Deep Lens, a Columbus, Ohio-based startup developing a precision medicine software suite, today announced that it’s raised $14 million in series A funding led by Northpond Ventures, with participation from existing investors Rev1 Ventures, Sierra Ventures, and Tamarind-Hill Partners. It brings the startup’s total raised to $17.5 million, following a $3.2 million seed round in October 2018, and will fuel a fresh round of hiring in its service, sales, and marketing divisions and the further development of its platform, said CEO Dave Billiter.
“Since our inception, we’ve benefited from a tremendous group of investors, which now includes the world class team at Northpond Ventures,” Billiter said. “This series A financing is further validation of the value of our industry-changing approach to digital pathology in delivering the right cancer diagnoses faster and accelerating oncology trial recruitment and timelines.”
“With this additional capital,” president and cofounder Simon Arkell added, “we will move to quickly leverage our successes in the pathology industry and apply a highly disruptive approach to patient identification in clinical trials, one of the most expensive and time-intensive issues faced by the pharmaceutical industry.”
Deep Lens was founded by Billiter, Arkell, and former Cardinal Health director TJ Bowen.

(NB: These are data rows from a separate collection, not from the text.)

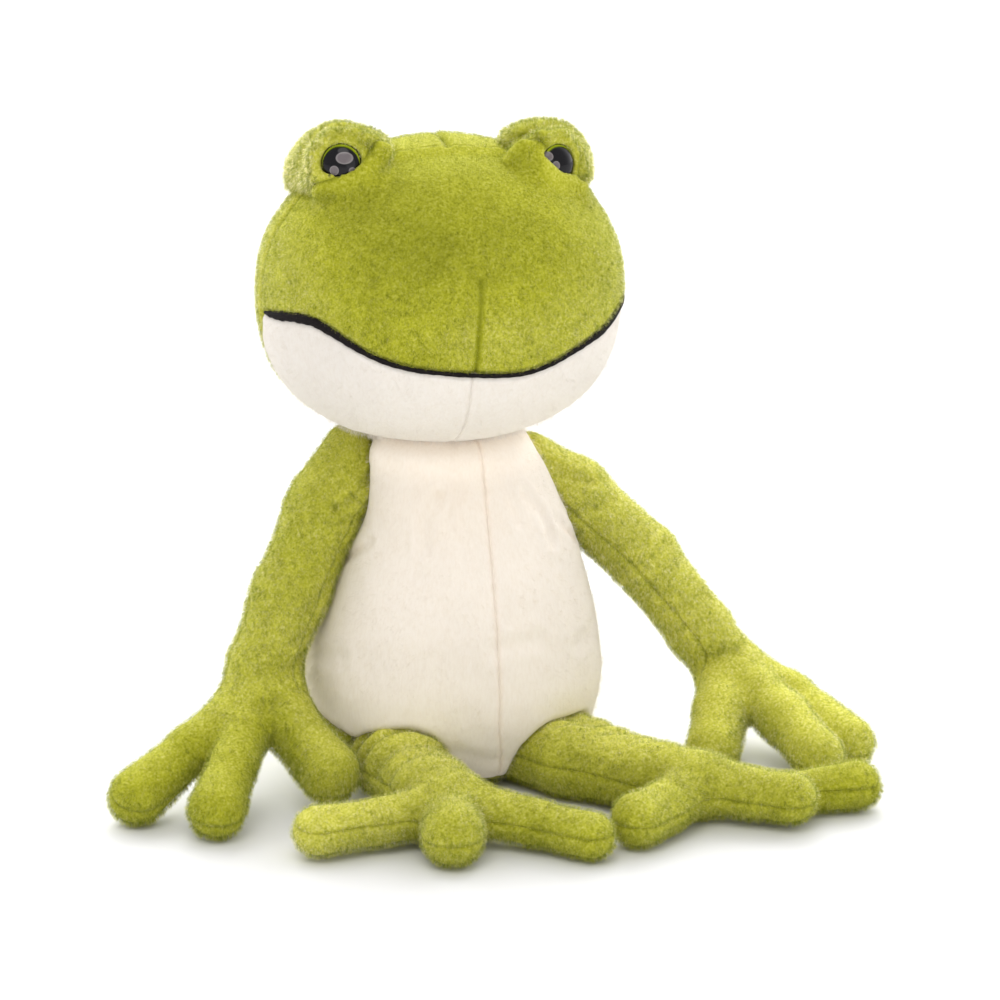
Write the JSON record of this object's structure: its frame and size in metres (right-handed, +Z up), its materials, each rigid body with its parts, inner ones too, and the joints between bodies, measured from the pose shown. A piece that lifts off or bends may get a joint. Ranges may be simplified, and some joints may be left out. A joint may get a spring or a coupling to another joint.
{
  "type": "plush frog",
  "caption": "Seated plush frog, green pile with a cream chin and belly, propped on its arms with both legs in front; head, arms and legs move.",
  "frame": {"origin": "middle of the flat seat, on the surface that the frog sits on", "axes": "+Z up, the frog faces -Y, its left side is +X"},
  "size_m": [0.2264, 0.1523, 0.198],
  "materials": {
    "green_plush": "short cut pile, matt, slight sheen",
    "cream_plush": "short cut pile, matt, slight sheen",
    "black_cord": "matt corded thread",
    "seam_thread": "matt sewing thread",
    "eye_plastic": "high gloss, domed",
    "washer_plastic": "satin",
    "fibre_fill": "loose polyester fibre",
    "pellet_fill": "woven pouch of plastic pellets"
  },
  "bodies": {
    "torso": {"hip_seam_thread_right": "seam_thread", "belly_panel_right": "cream_plush", "back_panel_right": "green_plush", "hip_seam_thread_left": "seam_thread", "belly_panel_left": "cream_plush", "back_panel_left": "green_plush", "seat_panel": "green_plush", "torso_stuffing": "fibre_fill", "pellet_pouch": "pellet_fill"},
    "neck_seam": {"neck_seam_thread": "seam_thread"},
    "head": {"head_face_panel": "green_plush", "head_chin_panel_right": "cream_plush", "head_back_panel_right": "green_plush", "eye_mound_front_right": "green_plush", "eye_mound_rear_right": "green_plush", "eye_dome_right": "eye_plastic", "eye_lock_washer_right": "washer_plastic", "head_chin_panel_left": "cream_plush", "head_back_panel_left": "green_plush", "eye_mound_front_left": "green_plush", "eye_mound_rear_left": "green_plush", "eye_dome_left": "eye_plastic", "eye_lock_washer_left": "washer_plastic", "mouth_line_cord": "black_cord", "head_stuffing": "fibre_fill"},
    "shoulder_seam_right": {"shoulder_seam_thread_right": "seam_thread"},
    "shoulder_seam_left": {"shoulder_seam_thread_left": "seam_thread"},
    "arm_right": {"arm_right_outer_panel": "green_plush", "arm_right_inner_panel": "green_plush", "arm_right_stuffing": "fibre_fill"},
    "arm_left": {"arm_left_outer_panel": "green_plush", "arm_left_inner_panel": "green_plush", "arm_left_stuffing": "fibre_fill"},
    "leg_right": {"leg_right_top_panel": "green_plush", "leg_right_sole_panel": "green_plush", "leg_right_stuffing": "fibre_fill"},
    "leg_left": {"leg_left_top_panel": "green_plush", "leg_left_sole_panel": "green_plush", "leg_left_stuffing": "fibre_fill"}
  },
  "joints": [
    {"name": "head_turn", "type": "hinge", "parent": "torso", "child": "neck_seam", "pos_m": [-0.0015, 0, 0.099], "axis": [0, 0, 1], "range_deg": [-30, 30]},
    {"name": "head_nod", "type": "hinge", "parent": "neck_seam", "child": "head", "pos_m": [-0.0015, 0, 0.099], "axis": [1, 0, 0], "range_deg": [-12, 12]},
    {"name": "arm_right_swing", "type": "hinge", "parent": "torso", "child": "shoulder_seam_right", "pos_m": [-0.027, 0.002, 0.0925], "axis": [-1, 0, 0], "range_deg": [-30, 75]},
    {"name": "arm_right_lift", "type": "hinge", "parent": "shoulder_seam_right", "child": "arm_right", "pos_m": [-0.027, 0.002, 0.0925], "axis": [0, 1, 0], "range_deg": [0, 55]},
    {"name": "arm_left_swing", "type": "hinge", "parent": "torso", "child": "shoulder_seam_left", "pos_m": [0.026, 0.002, 0.092], "axis": [-1, 0, 0], "range_deg": [-30, 75]},
    {"name": "arm_left_lift", "type": "hinge", "parent": "shoulder_seam_left", "child": "arm_left", "pos_m": [0.026, 0.002, 0.092], "axis": [0, -1, 0], "range_deg": [-4, 45]},
    {"name": "leg_right_lift", "type": "hinge", "parent": "torso", "child": "leg_right", "pos_m": [-0.025, -0.024, 0.012], "axis": [-1, 0, 0], "range_deg": [0, 35]},
    {"name": "leg_left_lift", "type": "hinge", "parent": "torso", "child": "leg_left", "pos_m": [0.024, -0.024, 0.0115], "axis": [-0.898, -0.44, 0], "range_deg": [0, 35]}
  ]
}
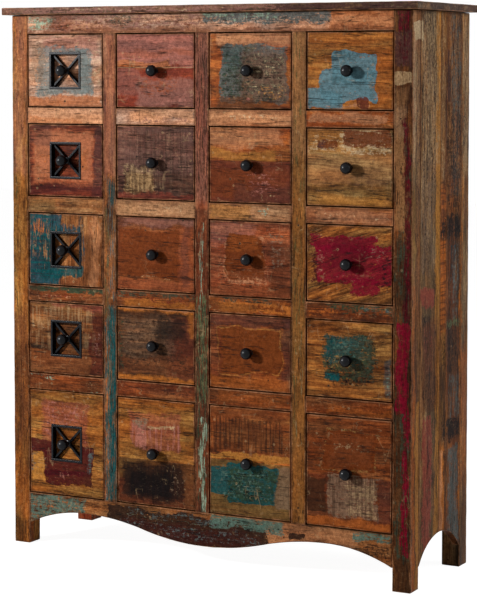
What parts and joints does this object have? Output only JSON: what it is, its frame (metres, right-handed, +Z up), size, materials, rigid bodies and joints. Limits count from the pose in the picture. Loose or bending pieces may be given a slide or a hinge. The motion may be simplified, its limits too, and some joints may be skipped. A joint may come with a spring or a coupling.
{
  "type": "chest of drawers",
  "caption": "Tall floor-standing chest of small drawers in worn painted timber, with black iron ball pulls, iron grilles on the left column and a wavy apron.",
  "frame": {"origin": "on the floor, in the middle of the box that holds the chest and pulls", "axes": "+X along the front to the right, +Y towards the back, +Z up"},
  "size_m": [1.09, 0.3614, 1.3],
  "materials": {
    "top_wood": "weathered grey-pink to brown boards under satin varnish",
    "post_wood": "orange-brown old timber with paint remains, satin varnish",
    "frame_wood": "tan and orange-brown old timber with mint and teal paint remains",
    "apron_paint": "grey-teal and maroon paint worn from the wood",
    "side_wood": "upright boards in brown, gold and grey-teal",
    "inner_wood": "plain planed softwood",
    "back_board": "plain brown board",
    "black_iron": "black wrought iron, satin",
    "drawer_r1c1": "grey and pink paint worn over tan wood",
    "drawer_r1c2": "red-brown paint worn in bands along the grain",
    "drawer_r1c3": "dark green-grey paint crackled over orange wood",
    "drawer_r1c4": "golden wood with a large light-blue patch",
    "drawer_r2c1": "red-brown paint over orange wood",
    "drawer_r2c2": "dark brown sawn wood with a striped tan patch",
    "drawer_r2c3": "pink-orange board above a dark red-brown one",
    "drawer_r2c4": "yellow-tan wood with red-brown paint left along the top",
    "drawer_r3c1": "teal and dark blue paint worn back to tan",
    "drawer_r3c2": "rust-brown paint with a worn edge",
    "drawer_r3c3": "rust-brown distressed paint",
    "drawer_r3c4": "golden wood with a crimson patch",
    "drawer_r4c1": "beige saw marks over red-brown and orange",
    "drawer_r4c2": "dark brown middle between orange bands",
    "drawer_r4c3": "rust rectangle with purple-brown edges",
    "drawer_r4c4": "golden striped wood with a worn teal patch",
    "drawer_r5c1": "tan and pink above dark maroon",
    "drawer_r5c2": "tan and pink sawn wood above dark brown",
    "drawer_r5c3": "brown sawn wood with a teal patch below",
    "drawer_r5c4": "red-brown paint with a beige sawn patch"
  },
  "bodies": {
    "case": {"front_left_post": "post_wood", "front_right_post": "post_wood", "rear_left_post": "post_wood", "rear_right_post": "post_wood", "top_board": "top_wood", "top_rail": "frame_wood", "left_stile": "frame_wood", "middle_stile": "frame_wood", "right_stile": "frame_wood", "rails_below_row_1": "frame_wood", "rails_below_row_2": "frame_wood", "rails_below_row_3": "frame_wood", "rails_below_row_4": "frame_wood", "apron": "apron_paint", "left_side_panel": "side_wood", "right_side_panel": "side_wood", "back_panel": "back_board", "bottom_panel": "inner_wood", "partitions": "inner_wood", "drawer_runners": "inner_wood"},
    "drawer_body_r1c1": {"drawer_r1c1": "drawer_r1c1", "pull_r1c1": "black_iron"},
    "drawer_body_r1c2": {"drawer_r1c2": "drawer_r1c2", "pull_r1c2": "black_iron"},
    "drawer_body_r1c3": {"drawer_r1c3": "drawer_r1c3", "pull_r1c3": "black_iron"},
    "drawer_body_r1c4": {"drawer_r1c4": "drawer_r1c4", "pull_r1c4": "black_iron"},
    "drawer_body_r2c1": {"drawer_r2c1": "drawer_r2c1", "pull_r2c1": "black_iron"},
    "drawer_body_r2c2": {"drawer_r2c2": "drawer_r2c2", "pull_r2c2": "black_iron"},
    "drawer_body_r2c3": {"drawer_r2c3": "drawer_r2c3", "pull_r2c3": "black_iron"},
    "drawer_body_r2c4": {"drawer_r2c4": "drawer_r2c4", "pull_r2c4": "black_iron"},
    "drawer_body_r3c1": {"drawer_r3c1": "drawer_r3c1", "pull_r3c1": "black_iron"},
    "drawer_body_r3c2": {"drawer_r3c2": "drawer_r3c2", "pull_r3c2": "black_iron"},
    "drawer_body_r3c3": {"drawer_r3c3": "drawer_r3c3", "pull_r3c3": "black_iron"},
    "drawer_body_r3c4": {"drawer_r3c4": "drawer_r3c4", "pull_r3c4": "black_iron"},
    "drawer_body_r4c1": {"drawer_r4c1": "drawer_r4c1", "pull_r4c1": "black_iron"},
    "drawer_body_r4c2": {"drawer_r4c2": "drawer_r4c2", "pull_r4c2": "black_iron"},
    "drawer_body_r4c3": {"drawer_r4c3": "drawer_r4c3", "pull_r4c3": "black_iron"},
    "drawer_body_r4c4": {"drawer_r4c4": "drawer_r4c4", "pull_r4c4": "black_iron"},
    "drawer_body_r5c1": {"drawer_r5c1": "drawer_r5c1", "pull_r5c1": "black_iron"},
    "drawer_body_r5c2": {"drawer_r5c2": "drawer_r5c2", "pull_r5c2": "black_iron"},
    "drawer_body_r5c3": {"drawer_r5c3": "drawer_r5c3", "pull_r5c3": "black_iron"},
    "drawer_body_r5c4": {"drawer_r5c4": "drawer_r5c4", "pull_r5c4": "black_iron"}
  },
  "joints": [
    {"name": "slide_r1c1", "type": "slide", "parent": "case", "child": "drawer_body_r1c1", "axis": [0, -1, 0], "range_m": [0, 0.22]},
    {"name": "slide_r1c2", "type": "slide", "parent": "case", "child": "drawer_body_r1c2", "axis": [0, -1, 0], "range_m": [0, 0.22]},
    {"name": "slide_r1c3", "type": "slide", "parent": "case", "child": "drawer_body_r1c3", "axis": [0, -1, 0], "range_m": [0, 0.22]},
    {"name": "slide_r1c4", "type": "slide", "parent": "case", "child": "drawer_body_r1c4", "axis": [0, -1, 0], "range_m": [0, 0.22]},
    {"name": "slide_r2c1", "type": "slide", "parent": "case", "child": "drawer_body_r2c1", "axis": [0, -1, 0], "range_m": [0, 0.22]},
    {"name": "slide_r2c2", "type": "slide", "parent": "case", "child": "drawer_body_r2c2", "axis": [0, -1, 0], "range_m": [0, 0.22]},
    {"name": "slide_r2c3", "type": "slide", "parent": "case", "child": "drawer_body_r2c3", "axis": [0, -1, 0], "range_m": [0, 0.22]},
    {"name": "slide_r2c4", "type": "slide", "parent": "case", "child": "drawer_body_r2c4", "axis": [0, -1, 0], "range_m": [0, 0.22]},
    {"name": "slide_r3c1", "type": "slide", "parent": "case", "child": "drawer_body_r3c1", "axis": [0, -1, 0], "range_m": [0, 0.22]},
    {"name": "slide_r3c2", "type": "slide", "parent": "case", "child": "drawer_body_r3c2", "axis": [0, -1, 0], "range_m": [0, 0.22]},
    {"name": "slide_r3c3", "type": "slide", "parent": "case", "child": "drawer_body_r3c3", "axis": [0, -1, 0], "range_m": [0, 0.22]},
    {"name": "slide_r3c4", "type": "slide", "parent": "case", "child": "drawer_body_r3c4", "axis": [0, -1, 0], "range_m": [0, 0.22]},
    {"name": "slide_r4c1", "type": "slide", "parent": "case", "child": "drawer_body_r4c1", "axis": [0, -1, 0], "range_m": [0, 0.22]},
    {"name": "slide_r4c2", "type": "slide", "parent": "case", "child": "drawer_body_r4c2", "axis": [0, -1, 0], "range_m": [0, 0.22]},
    {"name": "slide_r4c3", "type": "slide", "parent": "case", "child": "drawer_body_r4c3", "axis": [0, -1, 0], "range_m": [0, 0.22]},
    {"name": "slide_r4c4", "type": "slide", "parent": "case", "child": "drawer_body_r4c4", "axis": [0, -1, 0], "range_m": [0, 0.22]},
    {"name": "slide_r5c1", "type": "slide", "parent": "case", "child": "drawer_body_r5c1", "axis": [0, -1, 0], "range_m": [0, 0.22]},
    {"name": "slide_r5c2", "type": "slide", "parent": "case", "child": "drawer_body_r5c2", "axis": [0, -1, 0], "range_m": [0, 0.22]},
    {"name": "slide_r5c3", "type": "slide", "parent": "case", "child": "drawer_body_r5c3", "axis": [0, -1, 0], "range_m": [0, 0.22]},
    {"name": "slide_r5c4", "type": "slide", "parent": "case", "child": "drawer_body_r5c4", "axis": [0, -1, 0], "range_m": [0, 0.22]}
  ]
}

Billiter, an Ohio native and graduate of Ohio Northern University and Columbus Southern University, joined Nationwide Children’s Hospital in 2004, where he oversaw the creation of an AI-driven oncology studies suite that has been used by clinicians at 65 institutions in eight countries. It served as the foundation of Deep Lens’ free-of-charge tool set: Virtual Imaging for Pathology Education and Research, or VIPER.
VIPER is a full-stack solution comprising an AI image detection suite, feedback tools, cloud storage, and APIs for integration with hardware and apps, designed to facilitate peer-to-peer collaboration and clinical research. In clinical trial recruitment scenarios, it can flag eligible patients at the time of their diagnosis, helping to fast-track enrollment.
The ultimate aim, Billiter said, is to provide users with “fast and accurate” information and expert consultation toward better patient outcomes and clinical research.
“VIPER has always been about empowering and enabling the pathology community, allowing them to focus on the nuanced diagnoses and case-specific details that require many years of specialized medical training,” he said. “It’s incredibly exciting to … leverage the evolution in machine vision technology as we launch VIPER globally, free of charge to benefit all pathologists and, in turn, their patients.”
Deep Lens is vying for a slice of the anticipated $35 billion health care cloud computing market against startups like PathAI, which employs machine learning techniques to improve diagnostic accuracy, and Inspirata and Proscia, both of which develop products that digitize and automate pathology workflows. But unlike some of its competitors, the startup isn’t just targeting hospitals and clinics — it’s already in talks with pharmaceutical companies that hope to use VIPER to access and identify trial candidates.
“Northpond is excited to support Deep Lens. The VIPER platform and its unique distribution is a novel approach to the problem of patient recruitment in clinical trials,” said Northpond founder and CEO Michael P. Rubin. “We are proud to begin working with the current investors to help Deep Lens accomplish their clinical and commercial goals.”